Современные люди явно не понимают того, что еще в девятнадцатом веке было достаточно очевидно: революция имеет прямую связь с религией, революция – это религиозная мистерия. В России такая потеря осознанной религиозной интуиции революционного действия начала происходить, быть может, раньше, чем в других местах, поскольку она была сопряжена с интенсивным проникновением западных квазиреволюционных доктрин. Уже для декабристов религиозные истоки социального бунта, восстания, были не очевидны, поскольку они стояли на просветительских позициях, характерных для масонского менталитета постреволюционной Франции.

Однако в середине девятнадцатого столетия в России появляется уникальный религиозно- революционный гений – Федор Михайлович Достоевский, который резко изменил духовные векторы русской судьбы. Этот человек своей личностью, своим сознанием, своим творчеством соединял в себе два аспекта одного великого феномена – религию и революцию. Глубоко ошибаются те, которые считают, что Достоевский после каторги “исправился”, оставил мысли о революции и т.д. В действительности Достоевскй встал на позиции скрытого религиозного социализма, который он связывал с доктриной о необходимости мессианской роли русского народа. Внимательное изучение того послания, которое содержится в его книгах, указывает на то, что Достоевский предвосхитил все основные архетипы, задействованные в русской революции. Сегодня особенно важно подчеркнуть, что базовая парадигма русской революции в гораздо большей степени определялась страстным пафосом Достоевского, чем теориями экономического материализма, которые не проникали дальше чисто внешнего усвоения, никогда не переходили на уровень коллективного бессознательного.

В предреволюционной России, стоявшей на пороге 1917 года, сошлись несколько особых условий, которые предопределили соответствие Красного Октября сакральному архетипу революции. Во-первых, в России существовал уникальный феномен антиномистских гностических сект, адепты которых верили в актуальное противостояние сущему вокруг них злу – на мистической, религиозной основе. Во-вторых, в России присутствовал уникальный феномен “бедного еврейства” – там жили люди, генотипически соответствовавшие эсхатологической секте зелотов, противостоявших римлянам две тысячи лет назад. В-третьих, была и группа интеллигентов из числа бывших семинаристов, типичными представителями которой были Чернышевский, Добролюбов, а также Сталин. Эти люди принадлежали к беднейшему слою духовного сословия, близкого к народу, и именно в их среде произошел странный взрыв веры, которая выражается в прямом отрицании конформных догматических проявлений этой веры – в отрицании церкви, катехизиса, воцерковленности. Соединение этих трех религиозных констант и привело к революционному взрыву в России.

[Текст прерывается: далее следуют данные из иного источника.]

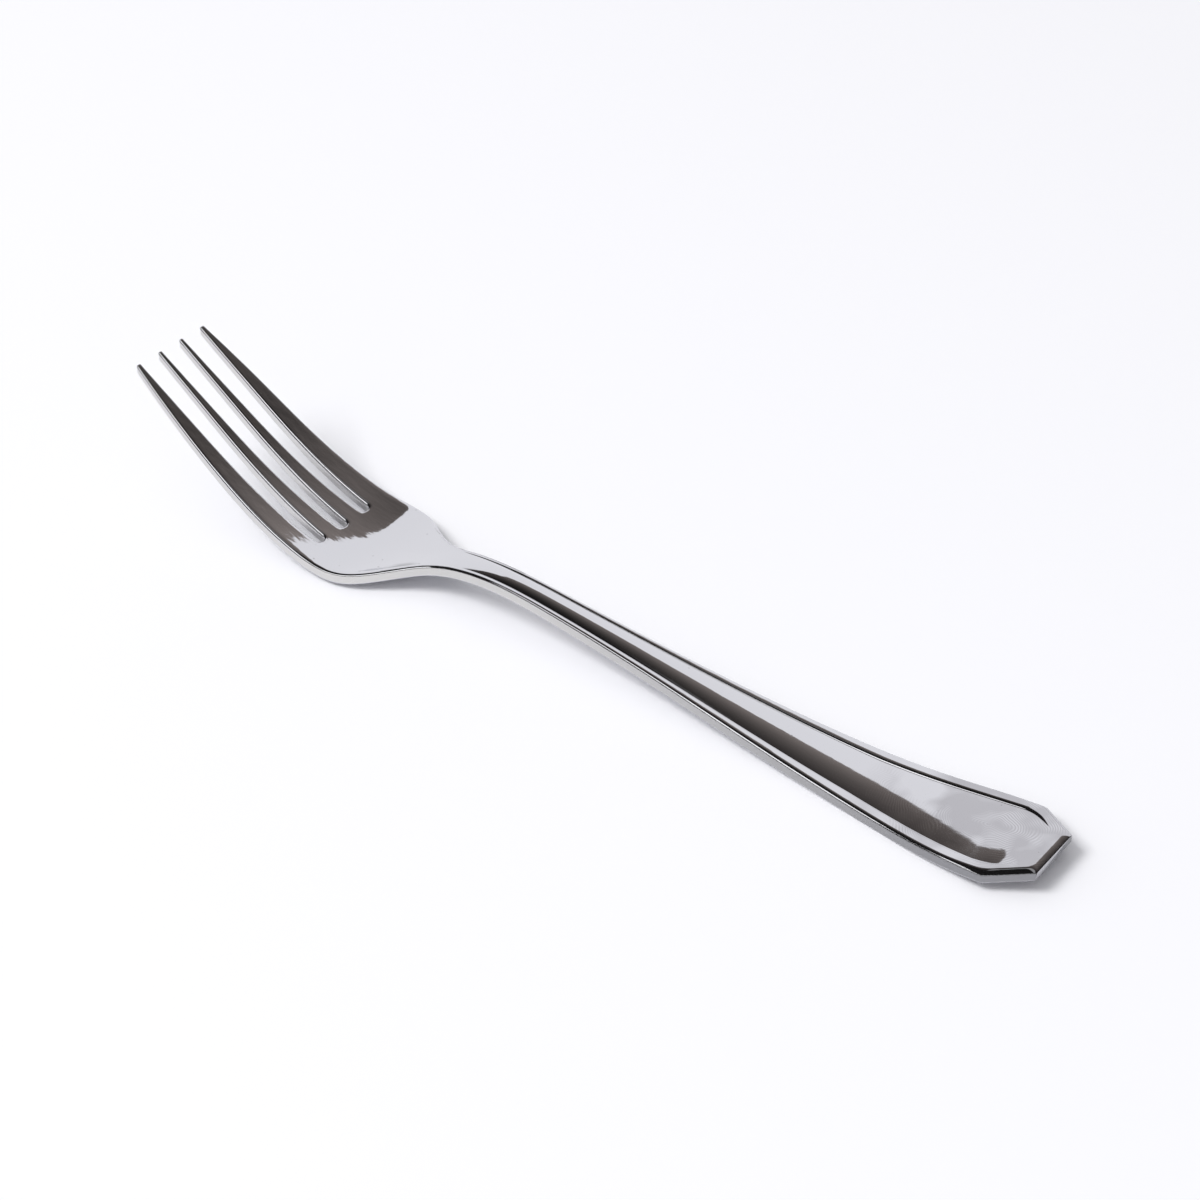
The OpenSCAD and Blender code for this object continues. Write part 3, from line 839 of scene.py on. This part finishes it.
def press_tree():
    """Geometry nodes that lay the blank along a side view and level what meets the table."""
    tree = bpy.data.node_groups.new("press", "GeometryNodeTree")
    tree.is_modifier = True
    for name, kind in (
        ("Blank", "NodeSocketGeometry"),
        ("Side View", "NodeSocketObject"),
        ("Table Height", "NodeSocketFloat"),
        ("Steel", "NodeSocketMaterial"),
    ):
        tree.interface.new_socket(name, in_out="INPUT", socket_type=kind)
    tree.interface.new_socket("Fork", in_out="OUTPUT", socket_type="NodeSocketGeometry")
    given = node(tree, "NodeGroupInput")
    view = node(tree, "GeometryNodeObjectInfo", None, {"Object": given["Side View"]})
    position = node(tree, "GeometryNodeInputPosition")["Position"]
    flat = node(tree, "ShaderNodeSeparateXYZ", None, [position])
    bend = node(
        tree,
        "GeometryNodeSampleCurve",
        {"mode": "LENGTH", "use_all_curves": True},
        {"Curves": view["Geometry"], "Length": flat["X"]},
    )
    bent = node(tree, "ShaderNodeSeparateXYZ", None, [bend["Position"]])
    raised = node(tree, "ShaderNodeMath", {"operation": "ADD"}, [bent["Z"], flat["Z"]])[0]
    level = node(tree, "ShaderNodeMath", LARGER, [raised, given["Table Height"]])[0]
    place = node(tree, "ShaderNodeCombineXYZ", None, [bent["X"], flat["Y"], level])["Vector"]
    fork = node(tree, "GeometryNodeSetPosition", None, {
        "Geometry": given["Blank"], "Position": place,
    })
    fork = node(tree, "GeometryNodeRealizeInstances", None, {"Geometry": fork["Geometry"]})
    fork = node(tree, "GeometryNodeSetMaterial", None, {
        "Geometry": fork["Geometry"], "Material": given["Steel"],
    })
    node(tree, "NodeGroupOutput", None, {"Fork": fork["Geometry"]})
    return tree


def pressed_fork(steel):
    """The finished fork: the blank bent by the press, as a plain mesh."""
    blank = bpy.data.objects.new("blank", blank_mesh())
    bpy.context.scene.collection.objects.link(blank)
    path = side_view_path()
    press = blank.modifiers.new("press", "NODES")
    press.node_group = press_tree()
    given = {"Side View": path, "Table Height": 0.0, "Steel": steel}
    for item in press.node_group.interface.items_tree:
        if item.in_out == "INPUT" and item.name in given:
            press[item.identifier] = given[item.name]
    bpy.context.view_layer.update()
    evaluated = blank.evaluated_get(bpy.context.evaluated_depsgraph_get())
    mesh = bpy.data.meshes.new_from_object(evaluated)
    blank.modifiers.remove(press)
    bpy.data.objects.remove(blank)
    bpy.data.objects.remove(path)
    mesh.name = "fork_body"
    fork = bpy.data.objects.new("fork_body", mesh)
    bpy.context.scene.collection.objects.link(fork)
    return fork


fork_body = pressed_fork(mirror_polished_stainless())
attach(fork_body, "root")
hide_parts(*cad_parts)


# Table, lights and camera


def photo_camera():
    """The photograph's camera."""
    data = bpy.data.cameras.new("photo_camera")
    data.sensor_width = SENSOR_WIDTH
    data.lens = SENSOR_WIDTH * FOCAL_WIDTHS
    data.clip_start, data.clip_end = CAMERA_REACH
    camera = bpy.data.objects.new("photo_camera", data)
    bpy.context.scene.collection.objects.link(camera)
    ahead = Vector((
        math.cos(CAMERA_DOWN) * math.cos(CAMERA_TURN),
        -math.cos(CAMERA_DOWN) * math.sin(CAMERA_TURN),
        -math.sin(CAMERA_DOWN),
    ))
    right = ahead.cross(Vector(UPWARD)).normalized()
    up = right.cross(ahead)
    turned = Matrix((right, up, -ahead)).transposed() @ Matrix.Rotation(CAMERA_ROLL, 3, "Z")
    camera.matrix_world = Matrix.Translation(CAMERA_PLACE) @ turned.to_4x4()
    bpy.context.scene.camera = camera


def table_top():
    """Plain table top, square to the camera's view."""
    mesh = bpy.data.meshes.new("table_top")
    ahead = Vector((math.cos(CAMERA_TURN), -math.sin(CAMERA_TURN), 0))
    aside = Vector((-ahead.y, ahead.x, 0))
    corners = [
        ahead * along + aside * across
        for along, across in (
            (-TABLE_FRONT, -TABLE_REACH),
            (TABLE_REACH, -TABLE_REACH),
            (TABLE_REACH, TABLE_REACH),
            (-TABLE_FRONT, TABLE_REACH),
        )
    ]
    mesh.from_pydata(corners, [], [(0, 1, 2, 3)])
    mesh.materials.append(matt_white_laminate())
    table = bpy.data.objects.new("table_top", mesh)
    bpy.context.scene.collection.objects.link(table)


def direction(azimuth, elevation):
    """Unit vector toward a place given in degrees of azimuth and elevation."""
    a, e = math.radians(azimuth), math.radians(elevation)
    return math.cos(e) * math.cos(a), math.cos(e) * math.sin(a), math.sin(e)


def area_light(name, place, distance, size, power):
    """Soft lamp in a direction from the fork, facing it; the lamp itself is returned."""
    data = bpy.data.lights.new(name, "AREA")
    data.shape = "RECTANGLE"
    data.size, data.size_y = size
    data.energy = power
    lamp = bpy.data.objects.new(name, data)
    bpy.context.scene.collection.objects.link(lamp)
    away = Vector(direction(*place)).normalized()
    lamp.location = away * distance
    lamp.rotation_mode = "QUATERNION"
    lamp.rotation_quaternion = away.to_track_quat("Z", "Y")
    return lamp


def seen_ahead(tree, toward, turn):
    """How far a direction leans up and aside, per step toward the azimuth that is given."""
    ahead, up, aside = [
        node(tree, "ShaderNodeVectorMath", DOT_PRODUCT, [toward, axis])["Value"]
        for axis in (
            (math.cos(turn), math.sin(turn), 0), UPWARD, (-math.sin(turn), math.cos(turn), 0),
        )
    ]
    ahead = node(tree, "ShaderNodeMath", LARGER, [ahead, LEAST_AHEAD])[0]
    return [
        node(tree, "ShaderNodeMath", {"operation": "DIVIDE"}, [lean, ahead])[0]
        for lean in (up, aside)
    ]


def table_light(tree, toward):
    """Soft light that falls on the table, strongest from high up beside the fork."""
    strongest = direction(*TABLE_LIGHT_PLACE)
    lean = node(tree, "ShaderNodeVectorMath", DOT_PRODUCT, [toward, strongest])["Value"]
    strength = node(tree, "ShaderNodeMapRange", SMOOTH, [lean, *TABLE_LIGHT_FADE])["Result"]
    return node(tree, "ShaderNodeMix", TINTED, {
        "Factor": 1.0, "A": linear(TABLE_LIGHT_COLOUR), "B": strength,
    })["Result"]


def white_screen(tree, toward):
    """Share of the screen in each direction, and its colour, dimmer at the foot."""
    up, aside = seen_ahead(tree, toward, SCREEN_TURN)
    reach = node(tree, "ShaderNodeMath", {"operation": "ABSOLUTE"}, [aside])[0]
    drop = node(tree, "ShaderNodeMapRange", SMOOTH, [aside, *SCREEN_DROP])["Result"]
    below = node(tree, "ShaderNodeMath", {"operation": "SUBTRACT"}, [up, drop])[0]
    top = node(tree, "ShaderNodeMapRange", SMOOTH, [below, *SCREEN_TOP_FADE])["Result"]
    side = node(tree, "ShaderNodeMapRange", SMOOTH, [reach, *SCREEN_SIDE_FADE])["Result"]
    share = node(tree, "ShaderNodeMath", TIMES, [top, side])[0]
    foot = node(tree, "ShaderNodeMapRange", SMOOTH, [up, *SCREEN_FOOT])["Result"]
    return share, node(tree, "ShaderNodeMix", TINTED, {
        "Factor": 1.0, "A": linear(SCREEN_COLOUR), "B": foot,
    })["Result"]


def brown_ceiling(tree, toward):
    """Ceiling that darkens overhead and toward one side."""
    up, aside = seen_ahead(tree, toward, CEILING_TURN)
    above = node(tree, "ShaderNodeMath", LARGER, [up, CEILING_NEAR])[0]
    far = node(tree, "ShaderNodeMath", {"operation": "POWER"}, [above, CEILING_FALL])[0]
    lit_side = node(tree, "ShaderNodeMapRange", SMOOTH, [aside, *CEILING_FADE])["Result"]
    strength = node(tree, "ShaderNodeMath", TIMES, [far, lit_side])[0]
    return node(tree, "ShaderNodeMix", TINTED, {
        "Factor": 1.0, "A": linear(CEILING_COLOUR), "B": strength,
    })["Result"]


def overhead_patch(tree, toward):
    """Dim light patch straight above, on one side of a line that passes beside the zenith."""
    fades = []
    for axis, edges in (
        (UPWARD, OVERHEAD_FADE), (direction(OVERHEAD_TURN, 0), OVERHEAD_SIDE_FADE),
    ):
        lean = node(tree, "ShaderNodeVectorMath", DOT_PRODUCT, [toward, axis])["Value"]
        fades.append(node(tree, "ShaderNodeMapRange", SMOOTH, [lean, *edges])["Result"])
    return node(tree, "ShaderNodeMath", TIMES, fades)[0]


def studio_world():
    """What lights the table, what the steel mirrors, and the white that the camera sees."""
    world = bpy.data.worlds.new("studio")
    bpy.context.scene.world = world
    world.use_nodes = True
    tree = world.node_tree
    tree.nodes.clear()
    toward = node(tree, "ShaderNodeTexCoord")["Generated"]
    screen, white = white_screen(tree, toward)
    room = brown_ceiling(tree, toward)
    for light in (linear(ROOM_COLOUR), overhead_patch(tree, toward)):
        room = node(tree, "ShaderNodeMix", ADDED, {"Factor": 1.0, "A": room, "B": light})["Result"]
    rays = node(tree, "ShaderNodeLightPath")
    seen = table_light(tree, toward)
    mirrored = node(tree, "ShaderNodeMix", COLOURS, {"Factor": screen, "A": room, "B": white})
    for ray, sight in (
        ("Is Glossy Ray", mirrored["Result"]), ("Is Camera Ray", linear("#ffffff")),
    ):
        mixed = {"Factor": rays[ray], "A": seen, "B": sight}
        seen = node(tree, "ShaderNodeMix", COLOURS, mixed)["Result"]
    background = node(tree, "ShaderNodeBackground", None, {"Color": seen})
    node(tree, "ShaderNodeOutputWorld", None, {"Surface": background["Background"]})


photo_camera()
table_top()
studio_world()
key_softbox = area_light("key_softbox", **KEY_SOFTBOX)
key_softbox.visible_glossy = False
side_card = area_light("side_card", **SIDE_CARD)
side_card.visible_diffuse = False

bpy.context.scene.view_settings.view_transform = "Standard"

К сожалению, религиозная сущность революции вскоре пришла в противоречие с ее внешней, догматической, псевдорационалистической формой. Разрыв между религиозной сутью и марксистским догматическим содержанием, антирелигиозным видением себя стал первой, основной, катастрофической причиной поражения революции. С этим же был связан и перенос стратегических приоритетов с Коминтерна на СССР, что привело к созданию специфической бюрократии – номенклатуры, которая стала расценивать свои классовые интересы выше, чем интересы мировой революции. Очевидно, что если в России существовала бы теология революции, адекватная ее подлинной инспирации, то “новой бюрократии” было бы невозможно перетянуть приоритеты на локальный проект.

Следуя марксистским догматическим постулатам, революционное руководство России также неверно выбрало вектор революционной экспансии. Распространение мировой революции в направлении “на Варшаву, на Берлин” было очевидной ошибкой – Россия не могла физически организовать прорыв в Центральную Европу, преодолеть инертный балласт лимитрофных государств, Малой Антанты, которая возникла на ее западных границах. Создавая свои теории в девятнадцатом веке, Маркс и Энгельс рассматривали Европу как центр мира и полагали, что революция должна победить в самых “развитых” и “передовых” странах.